We used to do this as a family. I used to call myself a professional juggler. Hubby worked shifts and I worked around his shifts to minimise our need for paid childcare for our 3 children. Every week was different. I took early retiral in December but hubby still works shifts and we are now raising our 13 year old grandson. Our “meetings” are a lot shorter but now we have to include my elderly parents appointments.
I’ve learned that it doesn’t matter what app, calendar tool or planner I use, if I don’t have the ‘weekly planning meeting’ with myself, it’s not going to work. I’ve been a little slack lately, so thanks for the reminder (so much nicer if it’s a regular thing, with a glass of wine, rather than on the fly). We don’t have kids yet, but my husband can’t even cope with meal planning in advance, so I’m not looking forward to the amount of nagging I’ll need to do to keep the wheels on with kid activities!
My husband and two teenagers have a weekly Sunday night family meeting where we go over the schedule for the week. I also write the schedule (color-coded) on the 7-day whiteboard hung in the kitchen. We end the meeting with “honorings” in which we each share at least one thing we appreciate about the other.

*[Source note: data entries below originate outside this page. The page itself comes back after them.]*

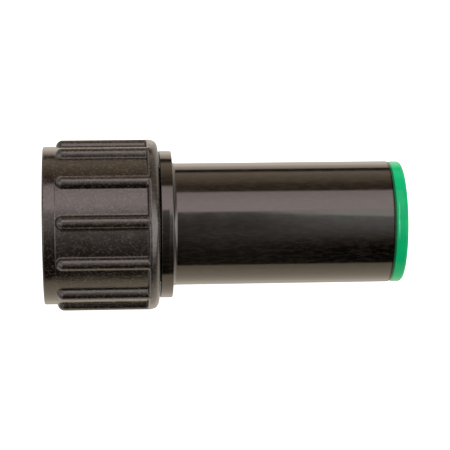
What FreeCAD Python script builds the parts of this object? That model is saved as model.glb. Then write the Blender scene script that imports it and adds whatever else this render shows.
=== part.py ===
import FreeCAD, Part
from FreeCAD import Vector
import math
import os

# Swivel compression adapter for drip irrigation: a snap-on swivel nut with a female garden-hose
# thread, on a moulded body whose long socket grips a polyethylene tube with a coloured ring.
# Millimetres. X runs along the fitting from the nut's mouth (x = 0) to the tube's mouth.

# Garden-hose thread, 3/4-11.5 NH: right-hand, 60 degree flanks
PITCH = 25.4 / 11.5
FLANK_ANGLE = 30.0
THREAD_CREST_RADIUS = 12.6
THREAD_ROOT_RADIUS = 13.6
THREAD_CREST_WIDTH = 0.95
THREAD_START = 1.6
THREAD_END = 12.6
THREAD_OVERCUT = 0.2

# Swivel nut
NUT_LENGTH = 22.85
NUT_RADIUS = 15.81
NUT_RIM_ROUND = 0.3
MOUTH_RADIUS = 13.75
MOUTH_CHAMFER = 0.4
NUT_RECESS_RADIUS = 13.65
SHOULDER_RADIUS = 17.1
SHOULDER_LENGTH = 2.45
SHOULDER_FRONT_ROUND = 0.4
SHOULDER_REAR_ROUND = 1.6
LIP_CHAMFER = 0.7

# Grip ribs of the nut: half-round, with round ends
RIB_COUNT = 12
RIB_ROUND = 1.33
RIB_NOSE_CENTRE = 3.95
RIB_TAIL_CENTRE = 20.0

# Swivel: the nut's back lip runs on the body's neck, behind a snap-in bead
NECK_RADIUS = 11.4
NECK_CLEARANCE = 0.2
END_FLOAT = 0.2
BEAD_RADIUS = 12.1
BEAD_LENGTH = 2.6
BEAD_CHAMFER = 0.6

# Hose washer and its filter screen
WASHER_RADIUS = 12.7
WASHER_BORE_RADIUS = 7.95
WASHER_THICKNESS = 3.2
WASHER_EDGE_ROUND = 0.35
SCREEN_RADIUS = 8.7
SCREEN_THICKNESS = 0.4

# Body: collar and barrel
COLLAR_RADIUS = 14.74
COLLAR_LENGTH = 2.5
COLLAR_EDGE_ROUND = 0.25
BARREL_BASE_RADIUS = 12.23
BARREL_END_RADIUS = 12.22
BARREL_LENGTH = 43.6
BARREL_BASE_FILLET = 0.8
BARREL_EDGE_ROUND = 0.12
WATERWAY_RADIUS = 7.9
WATERWAY_CHAMFER = 0.5
TUBE_STOP_FROM_COLLAR = 4.6
TUBE_GUIDE_RADIUS = 9.15
TUBE_GUIDE_LENGTH = 12.0
BARREL_BORE_RADIUS = 10.2
BORE_TAPER_LENGTH = 5.0
RING_SEAT_RADIUS = 10.6
RING_SEAT_DEPTH = 8.2

# Compression ring for tube of 17.8 mm outside diameter
RING_FLANGE_LENGTH = 2.7
RING_FLANGE_RADIUS = 12.17
RING_BEVEL_LENGTH = 0.9
RING_BEVEL_DEPTH = 0.2
RING_EDGE_ROUND = 0.65
RING_SLEEVE_LENGTH = 7.6
RING_MOUTH_RADIUS = 10.35
RING_MOUTH_ROUND = 0.4
RING_GRIP_RADIUS = 8.75
RING_GRIP_LENGTH = 1.2
RING_GRIP_RELIEF = 1.1
RING_TAIL_WALL = 0.5

# Places along the axis
LIP_FRONT = NUT_LENGTH + END_FLOAT - BEAD_LENGTH - 1.1
BEAD_BACK = LIP_FRONT - END_FLOAT
BEAD_FRONT = BEAD_BACK - BEAD_LENGTH
COLLAR_FRONT = NUT_LENGTH + END_FLOAT
COLLAR_BACK = COLLAR_FRONT + COLLAR_LENGTH
TUBE_STOP = COLLAR_BACK + TUBE_STOP_FROM_COLLAR
BARREL_END = COLLAR_BACK + BARREL_LENGTH
FITTING_END = BARREL_END + RING_FLANGE_LENGTH
LIP_RADIUS = NECK_RADIUS + NECK_CLEARANCE

ORIGIN = Vector(0, 0, 0)
AXIS = Vector(1, 0, 0)


def corner_arc(before, corner, after, radius):
    """Start, middle and end of the arc that rounds a corner between two straight edges."""
    into = (before - corner).normalize()
    out = (after - corner).normalize()
    half_angle = into.getAngle(out) / 2
    setback = radius / math.tan(half_angle)
    centre = corner + (into + out).normalize() * (radius / math.sin(half_angle))
    middle = centre + (corner - centre).normalize() * radius
    return corner + into * setback, middle, corner + out * setback


def turned(outline):
    """Solid of revolution about X. Each outline corner is (x, radius) or (x, radius, rounding)."""
    points = [Vector(corner[0], 0, corner[1]) for corner in outline]
    stretches = []
    for i, corner in enumerate(outline):
        if len(corner) == 3:
            following = points[(i + 1) % len(points)]
            stretches.append(corner_arc(points[i - 1], points[i], following, corner[2]))
        else:
            stretches.append((points[i],))
    edges = []
    for i, stretch in enumerate(stretches):
        if len(stretch) == 3:
            edges.append(Part.Arc(*stretch).toShape())
        following = stretches[(i + 1) % len(stretches)][0]
        edges.append(Part.LineSegment(stretch[-1], following).toShape())
    return Part.Face(Part.Wire(edges)).revolve(ORIGIN, AXIS, 360)


def thread_groove():
    """The helical groove that leaves the nut's thread standing between its turns."""
    slope = math.tan(math.radians(FLANK_ANGLE))
    depth = THREAD_ROOT_RADIUS - THREAD_CREST_RADIUS
    opening = (PITCH - THREAD_CREST_WIDTH) / 2
    inner_half = opening + THREAD_OVERCUT * slope
    root_half = opening - depth * slope
    inner_radius = THREAD_CREST_RADIUS - THREAD_OVERCUT
    corners = [
        Vector(inner_radius, 0, -inner_half),
        Vector(THREAD_ROOT_RADIUS, 0, -root_half),
        Vector(THREAD_ROOT_RADIUS, 0, root_half),
        Vector(inner_radius, 0, inner_half),
    ]
    section = Part.makePolygon(corners + corners[:1])
    start = THREAD_START - opening
    length = THREAD_END - THREAD_START + 2 * opening
    helix = Part.makeHelix(PITCH, length, THREAD_CREST_RADIUS)
    groove = Part.Wire(helix.Edges).makePipeShell([section], True, True)
    groove.rotate(ORIGIN, Vector(0, 1, 0), 90)
    groove.translate(Vector(start, 0, 0))
    return groove


def grip_rib(angle):
    """One half-round rib with ball ends, its top at the shoulder's radius."""
    centre_radius = SHOULDER_RADIUS - RIB_ROUND
    nose = Vector(RIB_NOSE_CENTRE, 0, centre_radius)
    tail = Vector(RIB_TAIL_CENTRE, 0, centre_radius)
    bar = Part.makeCylinder(RIB_ROUND, RIB_TAIL_CENTRE - RIB_NOSE_CENTRE, nose, AXIS)
    ends = [Part.makeSphere(RIB_ROUND, point, AXIS) for point in (nose, tail)]
    rib = bar.multiFuse(ends)
    rib.rotate(ORIGIN, AXIS, angle)
    return rib


def nut_blank():
    """The nut's outside, with a plain bore at the thread's crests."""
    shoulder_front = NUT_LENGTH - SHOULDER_LENGTH
    return turned([
        (0, NUT_RADIUS, NUT_RIM_ROUND),
        (shoulder_front, NUT_RADIUS),
        (shoulder_front, SHOULDER_RADIUS, SHOULDER_FRONT_ROUND),
        (NUT_LENGTH, SHOULDER_RADIUS, SHOULDER_REAR_ROUND),
        (NUT_LENGTH, LIP_RADIUS),
        (LIP_FRONT, LIP_RADIUS),
        (LIP_FRONT, THREAD_CREST_RADIUS),
        (0, THREAD_CREST_RADIUS),
    ])


def mouth_space():
    """The chamfered counterbore in front of the thread."""
    return turned([
        (-MOUTH_CHAMFER, 0),
        (-MOUTH_CHAMFER, MOUTH_RADIUS + 2 * MOUTH_CHAMFER),
        (MOUTH_CHAMFER, MOUTH_RADIUS),
        (THREAD_START, MOUTH_RADIUS),
        (THREAD_START, 0),
    ])


def washer_space():
    """The recess behind the thread, for the washer and the body's bead, and the lip's chamfer."""
    return turned([
        (THREAD_END, 0),
        (THREAD_END, NUT_RECESS_RADIUS),
        (LIP_FRONT, NUT_RECESS_RADIUS),
        (LIP_FRONT, LIP_RADIUS + LIP_CHAMFER),
        (LIP_FRONT + LIP_CHAMFER, LIP_RADIUS),
        (LIP_FRONT + LIP_CHAMFER, 0),
    ])


def swivel_nut():
    nut = nut_blank()
    for space in (thread_groove(), mouth_space(), washer_space()):
        nut = nut.cut(space)
    ribs = [grip_rib(i * 360 / RIB_COUNT) for i in range(RIB_COUNT)]
    return nut.multiFuse(ribs).Solids[0]


def body():
    taper_start = TUBE_STOP + TUBE_GUIDE_LENGTH
    ring_seat = BARREL_END - RING_SEAT_DEPTH
    return turned([
        (BEAD_FRONT, BEAD_RADIUS - BEAD_CHAMFER),
        (BEAD_FRONT + BEAD_CHAMFER, BEAD_RADIUS),
        (BEAD_BACK, BEAD_RADIUS),
        (BEAD_BACK, NECK_RADIUS),
        (COLLAR_FRONT, NECK_RADIUS),
        (COLLAR_FRONT, COLLAR_RADIUS, COLLAR_EDGE_ROUND),
        (COLLAR_BACK, COLLAR_RADIUS, COLLAR_EDGE_ROUND),
        (COLLAR_BACK, BARREL_BASE_RADIUS, BARREL_BASE_FILLET),
        (BARREL_END, BARREL_END_RADIUS, BARREL_EDGE_ROUND),
        (BARREL_END, RING_SEAT_RADIUS),
        (ring_seat, RING_SEAT_RADIUS),
        (ring_seat, BARREL_BORE_RADIUS),
        (taper_start + BORE_TAPER_LENGTH, BARREL_BORE_RADIUS),
        (taper_start, TUBE_GUIDE_RADIUS),
        (TUBE_STOP, TUBE_GUIDE_RADIUS),
        (TUBE_STOP, WATERWAY_RADIUS),
        (BEAD_FRONT + WATERWAY_CHAMFER, WATERWAY_RADIUS),
        (BEAD_FRONT, WATERWAY_RADIUS + WATERWAY_CHAMFER),
    ])


def screen_places():
    """Front and back of the filter screen, at mid-thickness of the washer."""
    middle = BEAD_FRONT - WASHER_THICKNESS / 2
    return middle - SCREEN_THICKNESS / 2, middle + SCREEN_THICKNESS / 2


def hose_washer():
    """Flat rubber washer against the body's end, grooved inside for the screen's edge."""
    front = BEAD_FRONT - WASHER_THICKNESS
    screen_front, screen_back = screen_places()
    return turned([
        (front, WASHER_RADIUS, WASHER_EDGE_ROUND),
        (BEAD_FRONT, WASHER_RADIUS, WASHER_EDGE_ROUND),
        (BEAD_FRONT, WASHER_BORE_RADIUS, WASHER_EDGE_ROUND),
        (screen_back, WASHER_BORE_RADIUS),
        (screen_back, SCREEN_RADIUS),
        (screen_front, SCREEN_RADIUS),
        (screen_front, WASHER_BORE_RADIUS),
        (front, WASHER_BORE_RADIUS, WASHER_EDGE_ROUND),
    ])


def filter_screen():
    """Plain disc with the outside size of the woven wire screen."""
    front = screen_places()[0]
    return Part.makeCylinder(SCREEN_RADIUS, SCREEN_THICKNESS, Vector(front, 0, 0), AXIS)


def compression_ring():
    """Coloured ring pressed into the socket's mouth: flange outside, gripping lip inside."""
    sleeve_end = BARREL_END - RING_SLEEVE_LENGTH
    grip_back = sleeve_end + RING_GRIP_RELIEF
    return turned([
        (BARREL_END, RING_FLANGE_RADIUS - RING_BEVEL_DEPTH),
        (BARREL_END + RING_BEVEL_LENGTH, RING_FLANGE_RADIUS),
        (FITTING_END, RING_FLANGE_RADIUS, RING_EDGE_ROUND),
        (FITTING_END, RING_MOUTH_RADIUS, RING_MOUTH_ROUND),
        (grip_back + RING_GRIP_LENGTH, RING_GRIP_RADIUS),
        (grip_back, RING_GRIP_RADIUS),
        (sleeve_end, RING_SEAT_RADIUS - RING_TAIL_WALL),
        (sleeve_end, RING_SEAT_RADIUS),
        (BARREL_END, RING_SEAT_RADIUS),
    ])


def main():
    parts = {
        "swivel_nut": swivel_nut(),
        "body": body(),
        "hose_washer": hose_washer(),
        "filter_screen": filter_screen(),
        "compression_ring": compression_ring(),
    }
    os.makedirs("parts", exist_ok=True)
    for name, shape in parts.items():
        shape.exportStep(f"parts/{name}.step")
        box = shape.BoundBox
        print(name, shape.ShapeType, len(shape.Solids), shape.isValid(), round(shape.Volume, 1),
              [round(v, 2) for v in (box.XMin, box.XMax, box.YMin, box.YMax, box.ZMin, box.ZMax)])


main()
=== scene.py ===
"""Swivel compression adapter: the looks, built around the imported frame.

Everything is in metres in the frame's own axes: X runs along the fitting from the nut's mouth,
the fitting lies on its side with Z up, and the camera looks down on it.
"""

import math

import bpy
import numpy as np
from mathutils import Matrix, Vector

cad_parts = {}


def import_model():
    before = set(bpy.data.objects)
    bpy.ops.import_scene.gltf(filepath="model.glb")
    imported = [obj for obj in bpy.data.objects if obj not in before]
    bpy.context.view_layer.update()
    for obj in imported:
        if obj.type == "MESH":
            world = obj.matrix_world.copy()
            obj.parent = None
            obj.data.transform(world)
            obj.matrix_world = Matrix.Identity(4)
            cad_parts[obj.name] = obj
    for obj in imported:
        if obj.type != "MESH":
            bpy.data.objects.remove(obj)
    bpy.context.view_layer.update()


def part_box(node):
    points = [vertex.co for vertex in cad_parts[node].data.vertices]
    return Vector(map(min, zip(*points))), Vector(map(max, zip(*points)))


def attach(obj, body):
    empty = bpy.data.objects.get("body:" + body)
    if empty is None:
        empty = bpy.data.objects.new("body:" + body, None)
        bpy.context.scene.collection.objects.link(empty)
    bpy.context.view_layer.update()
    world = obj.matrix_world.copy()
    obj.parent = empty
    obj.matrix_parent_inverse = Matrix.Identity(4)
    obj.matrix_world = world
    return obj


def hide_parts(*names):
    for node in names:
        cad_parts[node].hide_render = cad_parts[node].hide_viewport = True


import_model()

MM = 0.001
TURN = 2 * math.pi

# ---------------------------------------------------------------------------
# Places that the frame gives, in millimetres along the fitting


def ends(node):
    """Where a node starts and ends along X."""
    low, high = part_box(node)
    return low.x / MM, high.x / MM


def widest(node):
    """A node's largest radius."""
    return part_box(node)[1].z / MM


NUT_FRONT, NUT_BACK = ends("swivel_nut")
BODY_FRONT, BODY_BACK = ends("body")
WASHER_FRONT, WASHER_BACK = ends("hose_washer")
SCREEN_FRONT, SCREEN_BACK = ends("filter_screen")
RING_FRONT, FITTING_END = ends("compression_ring")
SHOULDER_RADIUS = widest("swivel_nut")
COLLAR_RADIUS = widest("body")
WASHER_RADIUS = widest("hose_washer")
SCREEN_RADIUS = widest("filter_screen")
RING_RADIUS = widest("compression_ring")

# ---------------------------------------------------------------------------
# Sizes in millimetres. They follow the CAD model, apart from small roundings that only show close
# up and the way the nut's ribs, shoulder and grain start and end.

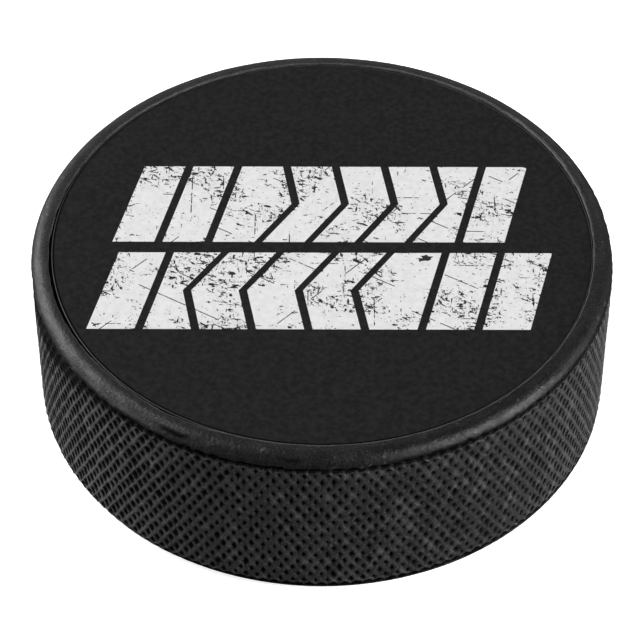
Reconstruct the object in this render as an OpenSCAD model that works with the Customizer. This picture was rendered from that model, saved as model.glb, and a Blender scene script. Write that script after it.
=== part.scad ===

@Helena- that sounds like a really sweet tradition! And probably good to soothe things over if the calendar left anyone unhappy for some reason 🙂
We have a diary that is week to a page and sits in a recipe holder in the kitchen – I have taught my kids to enter stuff too – the motto is that if its not in the diary, its not happening – it has made them responsible for their activities. We go over it at tea on Sunday nights to work out logistics . We also use a app on phones for the 2 kids that have left home.